Fortunately, some shortcuts can speed up the process: as with determining personal values, testing is effective. Welch has her students take an online aptitude assessment to pinpoint their abilities. “Are you a generalist? Are you a specialist? Are you a diagnostic problem-solver or a process supporter? There are eight big cognitive aptitudes, and [a test can] save you years of doing the wrong kind of work or not dividing the work properly if you’re an entrepreneur,” Welch explains.
Related: These 5 Skills Are Critical for Success and Career Advancement
There’s another simple way for someone to figure out what they’re good at: asking those around them. Most people never experience that level of feedback unless they’re in a corporate setting with 360 reviews — and even then, the process can be a shock, Welch says.
“When I did it for the first time, I was sent away to a leadership program when I’d been promoted to a leadership position,” Welch recalls, “and the guy next to me got his 360 back and he looked at it and said, ‘Oh, you’ve given me back the feedback for the wrong person.’ And they were like, ‘Nope.'”
Welch also created a tool called PI 360 — an easy, inexpensive way for people to receive feedback.

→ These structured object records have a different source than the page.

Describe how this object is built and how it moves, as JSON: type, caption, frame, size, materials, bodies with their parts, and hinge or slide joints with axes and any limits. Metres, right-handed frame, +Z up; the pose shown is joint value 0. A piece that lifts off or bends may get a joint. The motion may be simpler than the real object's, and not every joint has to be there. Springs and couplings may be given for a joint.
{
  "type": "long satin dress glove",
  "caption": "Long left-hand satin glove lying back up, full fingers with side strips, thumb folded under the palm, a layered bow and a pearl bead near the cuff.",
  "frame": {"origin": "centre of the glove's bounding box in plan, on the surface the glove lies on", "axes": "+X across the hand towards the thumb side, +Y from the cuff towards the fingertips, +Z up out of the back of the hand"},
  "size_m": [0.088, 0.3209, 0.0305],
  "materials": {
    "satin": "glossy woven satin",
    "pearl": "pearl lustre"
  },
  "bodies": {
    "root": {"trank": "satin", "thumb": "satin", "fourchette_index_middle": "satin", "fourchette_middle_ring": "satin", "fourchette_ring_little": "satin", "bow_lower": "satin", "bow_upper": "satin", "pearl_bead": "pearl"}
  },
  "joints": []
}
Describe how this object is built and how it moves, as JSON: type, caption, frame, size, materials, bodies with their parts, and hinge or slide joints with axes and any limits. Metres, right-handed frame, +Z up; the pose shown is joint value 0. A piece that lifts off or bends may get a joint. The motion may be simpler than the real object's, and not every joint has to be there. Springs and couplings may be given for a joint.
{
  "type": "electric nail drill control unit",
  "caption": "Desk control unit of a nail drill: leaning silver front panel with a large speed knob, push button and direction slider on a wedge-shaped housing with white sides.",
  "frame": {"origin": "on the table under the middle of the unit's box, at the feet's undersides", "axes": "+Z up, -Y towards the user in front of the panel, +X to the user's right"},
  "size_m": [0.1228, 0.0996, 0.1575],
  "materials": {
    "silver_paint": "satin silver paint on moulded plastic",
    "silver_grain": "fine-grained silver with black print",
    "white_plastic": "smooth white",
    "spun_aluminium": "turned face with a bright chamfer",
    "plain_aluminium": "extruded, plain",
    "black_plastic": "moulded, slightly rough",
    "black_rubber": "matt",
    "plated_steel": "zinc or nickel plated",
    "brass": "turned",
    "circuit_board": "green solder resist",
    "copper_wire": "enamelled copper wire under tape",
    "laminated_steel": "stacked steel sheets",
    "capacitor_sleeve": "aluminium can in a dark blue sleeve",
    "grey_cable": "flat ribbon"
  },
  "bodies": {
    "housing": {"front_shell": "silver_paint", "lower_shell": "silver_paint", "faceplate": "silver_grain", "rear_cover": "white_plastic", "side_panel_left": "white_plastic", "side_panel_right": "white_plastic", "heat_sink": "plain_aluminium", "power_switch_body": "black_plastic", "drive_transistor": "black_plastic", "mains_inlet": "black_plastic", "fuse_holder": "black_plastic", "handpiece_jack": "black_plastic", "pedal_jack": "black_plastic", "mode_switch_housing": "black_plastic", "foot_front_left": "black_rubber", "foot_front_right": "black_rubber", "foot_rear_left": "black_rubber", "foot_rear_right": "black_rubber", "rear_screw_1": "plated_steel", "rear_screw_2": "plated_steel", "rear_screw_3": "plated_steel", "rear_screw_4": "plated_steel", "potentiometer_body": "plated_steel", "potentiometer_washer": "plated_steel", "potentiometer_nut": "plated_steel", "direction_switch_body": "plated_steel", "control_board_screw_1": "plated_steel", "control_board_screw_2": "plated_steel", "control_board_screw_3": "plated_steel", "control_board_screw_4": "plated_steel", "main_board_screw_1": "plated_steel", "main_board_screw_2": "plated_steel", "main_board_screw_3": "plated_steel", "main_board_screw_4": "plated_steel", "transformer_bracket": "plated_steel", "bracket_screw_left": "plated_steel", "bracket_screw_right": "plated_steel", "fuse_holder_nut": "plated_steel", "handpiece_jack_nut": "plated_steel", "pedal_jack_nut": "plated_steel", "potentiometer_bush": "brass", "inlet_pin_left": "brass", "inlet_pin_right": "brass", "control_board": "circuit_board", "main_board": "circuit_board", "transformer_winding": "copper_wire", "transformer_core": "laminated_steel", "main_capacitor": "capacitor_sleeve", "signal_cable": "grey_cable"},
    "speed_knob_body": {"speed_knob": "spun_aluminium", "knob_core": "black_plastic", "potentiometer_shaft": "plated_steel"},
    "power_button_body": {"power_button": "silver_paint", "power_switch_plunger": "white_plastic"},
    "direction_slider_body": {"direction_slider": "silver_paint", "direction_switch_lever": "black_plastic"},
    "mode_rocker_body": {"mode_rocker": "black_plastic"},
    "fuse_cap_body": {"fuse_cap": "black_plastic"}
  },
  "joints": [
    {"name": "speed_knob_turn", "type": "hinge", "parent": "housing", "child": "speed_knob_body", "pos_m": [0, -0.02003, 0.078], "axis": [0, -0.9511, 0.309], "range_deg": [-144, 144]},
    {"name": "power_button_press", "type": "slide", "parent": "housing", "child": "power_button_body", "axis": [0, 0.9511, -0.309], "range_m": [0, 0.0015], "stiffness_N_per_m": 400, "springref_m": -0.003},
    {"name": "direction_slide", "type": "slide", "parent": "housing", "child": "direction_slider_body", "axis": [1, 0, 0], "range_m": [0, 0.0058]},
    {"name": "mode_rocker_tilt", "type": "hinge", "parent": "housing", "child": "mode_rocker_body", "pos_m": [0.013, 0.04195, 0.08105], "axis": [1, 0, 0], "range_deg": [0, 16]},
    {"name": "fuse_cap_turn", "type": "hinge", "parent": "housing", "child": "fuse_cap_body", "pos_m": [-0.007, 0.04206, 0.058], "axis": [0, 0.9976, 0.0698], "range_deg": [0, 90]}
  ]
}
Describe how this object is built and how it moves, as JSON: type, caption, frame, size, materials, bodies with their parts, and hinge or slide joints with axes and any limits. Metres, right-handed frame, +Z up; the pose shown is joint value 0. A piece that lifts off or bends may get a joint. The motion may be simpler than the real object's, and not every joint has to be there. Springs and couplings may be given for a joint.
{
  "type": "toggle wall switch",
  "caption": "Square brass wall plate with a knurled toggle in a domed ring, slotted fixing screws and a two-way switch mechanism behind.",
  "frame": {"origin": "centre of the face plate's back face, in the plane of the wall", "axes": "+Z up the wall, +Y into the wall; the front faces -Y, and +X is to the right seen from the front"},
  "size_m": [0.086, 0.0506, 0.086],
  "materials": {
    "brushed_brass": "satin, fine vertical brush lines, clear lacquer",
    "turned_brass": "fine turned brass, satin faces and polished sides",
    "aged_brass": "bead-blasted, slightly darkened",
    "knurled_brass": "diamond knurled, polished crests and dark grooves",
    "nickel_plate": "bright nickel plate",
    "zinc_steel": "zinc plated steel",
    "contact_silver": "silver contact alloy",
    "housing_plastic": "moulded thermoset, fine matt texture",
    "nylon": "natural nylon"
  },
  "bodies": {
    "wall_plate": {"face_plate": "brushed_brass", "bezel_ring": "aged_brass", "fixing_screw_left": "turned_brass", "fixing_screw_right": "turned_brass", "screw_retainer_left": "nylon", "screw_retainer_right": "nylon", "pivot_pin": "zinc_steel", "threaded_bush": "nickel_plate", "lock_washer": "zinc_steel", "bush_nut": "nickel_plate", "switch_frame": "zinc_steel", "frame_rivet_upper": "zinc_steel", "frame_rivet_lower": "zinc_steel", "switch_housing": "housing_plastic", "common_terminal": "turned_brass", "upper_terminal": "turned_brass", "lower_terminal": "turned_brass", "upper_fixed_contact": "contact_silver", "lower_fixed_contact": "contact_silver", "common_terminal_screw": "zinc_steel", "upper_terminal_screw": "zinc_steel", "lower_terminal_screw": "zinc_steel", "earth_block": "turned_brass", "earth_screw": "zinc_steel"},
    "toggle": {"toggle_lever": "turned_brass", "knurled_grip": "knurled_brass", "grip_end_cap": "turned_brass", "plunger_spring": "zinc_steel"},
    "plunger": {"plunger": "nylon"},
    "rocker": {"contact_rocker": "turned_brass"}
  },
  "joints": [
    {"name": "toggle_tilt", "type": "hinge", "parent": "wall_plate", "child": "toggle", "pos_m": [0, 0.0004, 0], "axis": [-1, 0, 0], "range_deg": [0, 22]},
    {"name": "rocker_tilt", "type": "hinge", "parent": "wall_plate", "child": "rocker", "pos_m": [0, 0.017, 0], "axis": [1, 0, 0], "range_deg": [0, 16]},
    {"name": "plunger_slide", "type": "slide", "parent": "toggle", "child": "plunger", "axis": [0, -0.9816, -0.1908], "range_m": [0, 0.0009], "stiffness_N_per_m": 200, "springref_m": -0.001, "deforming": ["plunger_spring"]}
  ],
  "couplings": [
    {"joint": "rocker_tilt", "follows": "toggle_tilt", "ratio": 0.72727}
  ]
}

“If you find what you’re really, really good at, you’re more likely to make money there faster.”
Of course, there’s also the case where people do know what their aptitudes are — but don’t necessarily want to accept them. The conflict often presents itself with aspiring entrepreneurs who want to start and grow their businesses, but might not have the skills they need to be successful, Welch says.
“You may not have all the stuff it takes,” Welch explains, “the ability to write down losses, the nerves of steel, the stamina. The skills and actions that are required for entrepreneurs are different from all others. You may be in love with the romance of entrepreneurship, but not actually be fully loaded for it. And that’s very important to find out.”
Once you’ve gotten comfortable with your values and aptitudes, there’s another critical factor to consider: areas of economic opportunity.
Related: The Top 10 Fastest Growing Industries in 2024
Research shows that when students graduate from high school, they’re able to name five jobs, typically including what their parents did and “teacher,” Welch says. Then college introduces another “conveyor belt,” where it seems like everyone is going into consulting, banking or tech, etc.
“There are 135 industries,” Welch says, “and that doesn’t even include the industries you can make up as an entrepreneur. It’s as simple as Googling what industries are there and reading all 135 of them because the government publishes all the industries and how fast they’re growing. If you’re looking for a fast-growing industry that interests you, it is literally a few clicks away.”
Of course, before you pinpoint an industry, you have to get clear on how much you actually care about money. If earning potential isn’t your primary motivation, that opens up more possibilities.
“The irony of course, is that if you find what you’re really, really good at, you’re more likely to make money there faster than just going into the industry that’s growing quickly and pays a lot of money,” Welch says. “So this is a very dynamic process.”
“Any reinvention [comes with] so many bumps, difficulties, false starts and challenges.”
Although the approach of 2025 might inspire self-reflection and reinvention, there’s no magical time of year that’s better for change than another. After all, research shows that only 9% of Americans who make a new year’s resolution will keep it — and 43% of them won’t even make it past January.
That’s why it’s essential to have confidence in the changes you want to make — and get familiar with that place where your values, aptitudes and economic opportunities intersect.
Related: 10 Things You Can Do to Boost Self-Confidence
“It’s going to go wrong before it goes right,” Welch says. “Any reinvention [comes with] so many bumps, difficulties, false starts and challenges, and if you don’t have confidence that it’s the right pivot, you’re going to drop it the minute it gets hot. Whether you’re doing it in January or any other time of the year, you need to go into it with a fully informed mindset.”